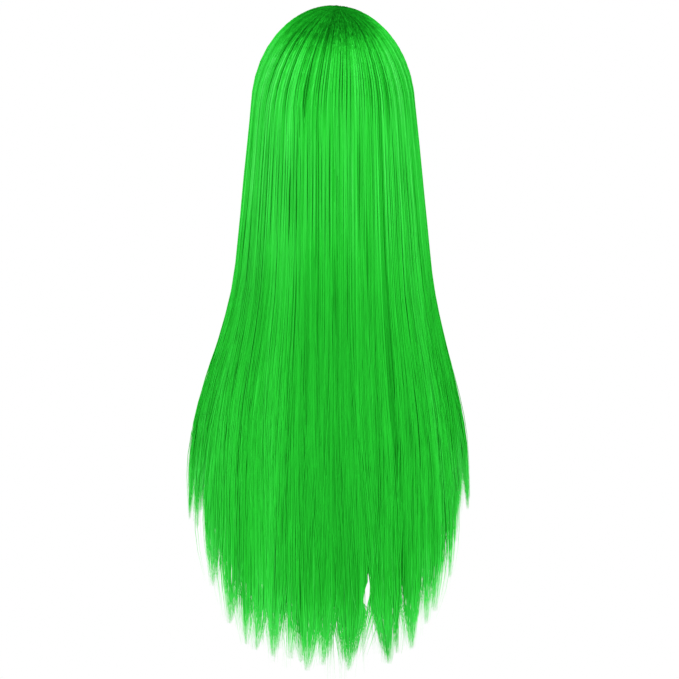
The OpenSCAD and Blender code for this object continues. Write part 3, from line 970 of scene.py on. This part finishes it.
def tab_seam(side, inset, off):
    """Running stitches round an ear tab, inset from its outline."""
    tip = np.array([0, TAB_TIP_R - TAB_H])
    bend = np.radians(np.linspace(-15, -165, 12))
    round_end = tip + (TAB_TIP_R - inset) * np.stack([np.cos(bend), np.sin(bend)], -1)
    start = np.array([[TAB_W / 2 - inset * 1.2, -0.001]])
    outline = np.concatenate([start, round_end, start * (-1, 1)])
    run = np.concatenate([[0], np.linalg.norm(np.diff(outline, axis=0), axis=1).cumsum()])
    steps = np.arange(0, run[-1], 0.0022)
    across, up = (np.interp(steps, run, outline[:, k]) for k in range(2))
    along = np.array([math.sin(TAB_TURN), math.cos(TAB_TURN), 0])
    normal = np.array([math.cos(TAB_TURN), -math.sin(TAB_TURN), 0])
    points = TAB_PLACE + across[:, None] * along + up[:, None] * (0, 0, 1) + off * normal
    normals = np.tile(normal if off > 0 else -normal, (len(points), 1))
    return stitches(points * (side, 1, 1), normals * (side, 1, 1), 0.6)


def slab(name, outer, inner):
    """A closed sheet between two grids of points."""
    rows, cols = outer.shape[:2]
    at = np.arange(rows * cols).reshape(rows, cols)
    top = np.stack([at[:-1, :-1], at[:-1, 1:], at[1:, 1:], at[1:, :-1]], -1).reshape(-1, 4)
    below = rows * cols
    ring = np.concatenate([at[0], at[1:, -1], at[-1, -2::-1], at[-2:0:-1, 0]])
    after = np.roll(ring, -1)
    walls = np.stack([after, ring, ring + below, after + below], -1)
    points = np.concatenate([outer.reshape(-1, 3), inner.reshape(-1, 3)])
    return mesh_of(name, points, np.concatenate([top, top[:, ::-1] + below, walls]))


LABEL_TURN = 9                      # half of its width, in degrees round the cap
LABEL_TOP, LABEL_FOOT = -0.008, -0.028


def make_label(material):
    """The blank label, sewn along its top and curling a little off the cap below."""
    turn = np.linspace(-LABEL_TURN, LABEL_TURN, 13)[None]
    down = np.linspace(0, 1, 9)[:, None]
    theta = mix(cap_theta(LABEL_TOP), cap_theta(LABEL_FOOT), down)
    lift = SEAM - 0.0003 - 0.0018 * down**2 - 0.0003 * np.sin(np.radians(turn * 30)) * down
    outer = cap_at(turn, theta, 0) * (1 + lift / CAP[1])[..., None]
    inner = cap_at(turn, theta, 0) * (1 + (lift - 0.0003) / CAP[1])[..., None]
    label = bpy.data.objects.new("label_sheet", slab("label_sheet", outer, inner))
    bpy.context.scene.collection.objects.link(label)
    label.data.materials.append(material)
    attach(label, "cap")
    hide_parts("care_label")


def finish_nodes(material, *names):
    for name in names:
        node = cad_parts[name]
        node.data.materials.clear()
        node.data.materials.append(material)


def make_cap():
    elastic = ribbed_material("elastic_band", (0.006, 0.006, 0.007), (0.050, 0.050, 0.055), 0.0011)
    strap = ribbed_material("strap_elastic", (0.008, 0.008, 0.009), (0.060, 0.060, 0.066), 0.0008)
    tab = yarn_material("tab_felt", (0.012, 0.012, 0.013), (0.050, 0.050, 0.055))
    thread = yarn_material("thread", (0.080, 0.080, 0.088), (0.180, 0.180, 0.195))
    lace = lace_material()
    weft = weft_material()
    finish_nodes(elastic, "front_band", "side_band_left", "side_band_right", "nape_band")
    finish_nodes(
        lace, "ribbon_front", "ribbon_back", "ribbon_back_left", "ribbon_back_right",
        "ribbon_side_left", "ribbon_side_right",
    )
    finish_nodes(weft, "crown_weft", *[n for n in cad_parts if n.startswith("weft_")])
    patch = yarn_material("patch_knit", (0.004, 0.090, 0.008), (0.012, 0.280, 0.020))
    finish_nodes(patch, "crown_patch")
    for side in ("left", "right"):
        finish_nodes(tab, f"ear_tab_{side}")
        finish_nodes(plastic_material(), f"ear_stay_{side}")
        finish_nodes(strap, f"strap_{side}", f"strap_channel_{side}")
        finish_nodes(pile_material("hook_tape", 900, 0.5), f"strap_tab_{side}")
        finish_nodes(pile_material("loop_pile", 2200, 1.0), f"loop_pad_{side}")
    make_net()
    make_seams(thread)
    make_label(label_material())
    for side, sign in (("left", 1), ("right", -1)):
        rows = [tab_seam(sign, 0.0022, TAB_T + 0.0001), tab_seam(sign, 0.0022, -0.0001)]
        seam = add_piece(f"ear_tab_seam_{side}", rows, thread)
        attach(seam, f"ear_tab_{side}")


set_view()
make_camera()
make_stage()
make_cap()
make_hair()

══════════

Directive:
Nothing in the data may differ; print all of it exactly as written.

Task answer:
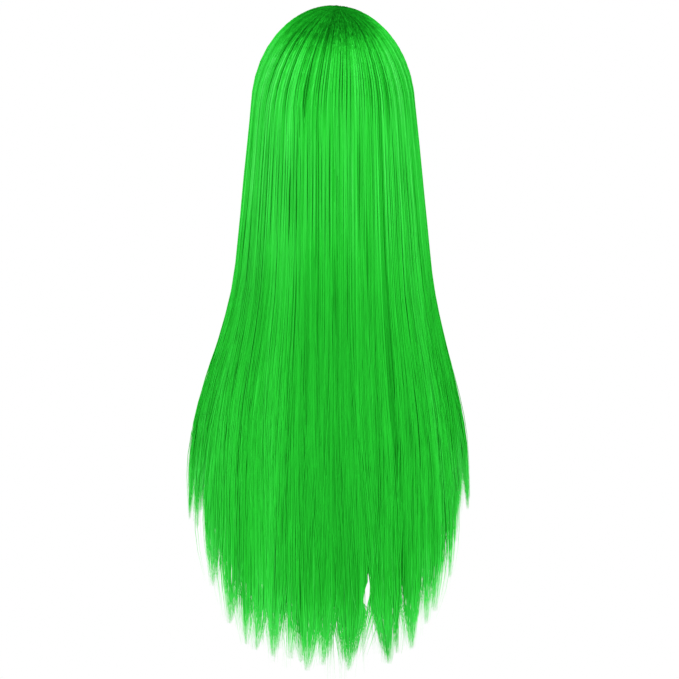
The OpenSCAD and Blender code for this object continues. Write part 3, from line 970 of scene.py on. This part finishes it.
def tab_seam(side, inset, off):
    """Running stitches round an ear tab, inset from its outline."""
    tip = np.array([0, TAB_TIP_R - TAB_H])
    bend = np.radians(np.linspace(-15, -165, 12))
    round_end = tip + (TAB_TIP_R - inset) * np.stack([np.cos(bend), np.sin(bend)], -1)
    start = np.array([[TAB_W / 2 - inset * 1.2, -0.001]])
    outline = np.concatenate([start, round_end, start * (-1, 1)])
    run = np.concatenate([[0], np.linalg.norm(np.diff(outline, axis=0), axis=1).cumsum()])
    steps = np.arange(0, run[-1], 0.0022)
    across, up = (np.interp(steps, run, outline[:, k]) for k in range(2))
    along = np.array([math.sin(TAB_TURN), math.cos(TAB_TURN), 0])
    normal = np.array([math.cos(TAB_TURN), -math.sin(TAB_TURN), 0])
    points = TAB_PLACE + across[:, None] * along + up[:, None] * (0, 0, 1) + off * normal
    normals = np.tile(normal if off > 0 else -normal, (len(points), 1))
    return stitches(points * (side, 1, 1), normals * (side, 1, 1), 0.6)


def slab(name, outer, inner):
    """A closed sheet between two grids of points."""
    rows, cols = outer.shape[:2]
    at = np.arange(rows * cols).reshape(rows, cols)
    top = np.stack([at[:-1, :-1], at[:-1, 1:], at[1:, 1:], at[1:, :-1]], -1).reshape(-1, 4)
    below = rows * cols
    ring = np.concatenate([at[0], at[1:, -1], at[-1, -2::-1], at[-2:0:-1, 0]])
    after = np.roll(ring, -1)
    walls = np.stack([after, ring, ring + below, after + below], -1)
    points = np.concatenate([outer.reshape(-1, 3), inner.reshape(-1, 3)])
    return mesh_of(name, points, np.concatenate([top, top[:, ::-1] + below, walls]))


LABEL_TURN = 9                      # half of its width, in degrees round the cap
LABEL_TOP, LABEL_FOOT = -0.008, -0.028


def make_label(material):
    """The blank label, sewn along its top and curling a little off the cap below."""
    turn = np.linspace(-LABEL_TURN, LABEL_TURN, 13)[None]
    down = np.linspace(0, 1, 9)[:, None]
    theta = mix(cap_theta(LABEL_TOP), cap_theta(LABEL_FOOT), down)
    lift = SEAM - 0.0003 - 0.0018 * down**2 - 0.0003 * np.sin(np.radians(turn * 30)) * down
    outer = cap_at(turn, theta, 0) * (1 + lift / CAP[1])[..., None]
    inner = cap_at(turn, theta, 0) * (1 + (lift - 0.0003) / CAP[1])[..., None]
    label = bpy.data.objects.new("label_sheet", slab("label_sheet", outer, inner))
    bpy.context.scene.collection.objects.link(label)
    label.data.materials.append(material)
    attach(label, "cap")
    hide_parts("care_label")


def finish_nodes(material, *names):
    for name in names:
        node = cad_parts[name]
        node.data.materials.clear()
        node.data.materials.append(material)


def make_cap():
    elastic = ribbed_material("elastic_band", (0.006, 0.006, 0.007), (0.050, 0.050, 0.055), 0.0011)
    strap = ribbed_material("strap_elastic", (0.008, 0.008, 0.009), (0.060, 0.060, 0.066), 0.0008)
    tab = yarn_material("tab_felt", (0.012, 0.012, 0.013), (0.050, 0.050, 0.055))
    thread = yarn_material("thread", (0.080, 0.080, 0.088), (0.180, 0.180, 0.195))
    lace = lace_material()
    weft = weft_material()
    finish_nodes(elastic, "front_band", "side_band_left", "side_band_right", "nape_band")
    finish_nodes(
        lace, "ribbon_front", "ribbon_back", "ribbon_back_left", "ribbon_back_right",
        "ribbon_side_left", "ribbon_side_right",
    )
    finish_nodes(weft, "crown_weft", *[n for n in cad_parts if n.startswith("weft_")])
    patch = yarn_material("patch_knit", (0.004, 0.090, 0.008), (0.012, 0.280, 0.020))
    finish_nodes(patch, "crown_patch")
    for side in ("left", "right"):
        finish_nodes(tab, f"ear_tab_{side}")
        finish_nodes(plastic_material(), f"ear_stay_{side}")
        finish_nodes(strap, f"strap_{side}", f"strap_channel_{side}")
        finish_nodes(pile_material("hook_tape", 900, 0.5), f"strap_tab_{side}")
        finish_nodes(pile_material("loop_pile", 2200, 1.0), f"loop_pad_{side}")
    make_net()
    make_seams(thread)
    make_label(label_material())
    for side, sign in (("left", 1), ("right", -1)):
        rows = [tab_seam(sign, 0.0022, TAB_T + 0.0001), tab_seam(sign, 0.0022, -0.0001)]
        seam = add_piece(f"ear_tab_seam_{side}", rows, thread)
        attach(seam, f"ear_tab_{side}")


set_view()
make_camera()
make_stage()
make_cap()
make_hair()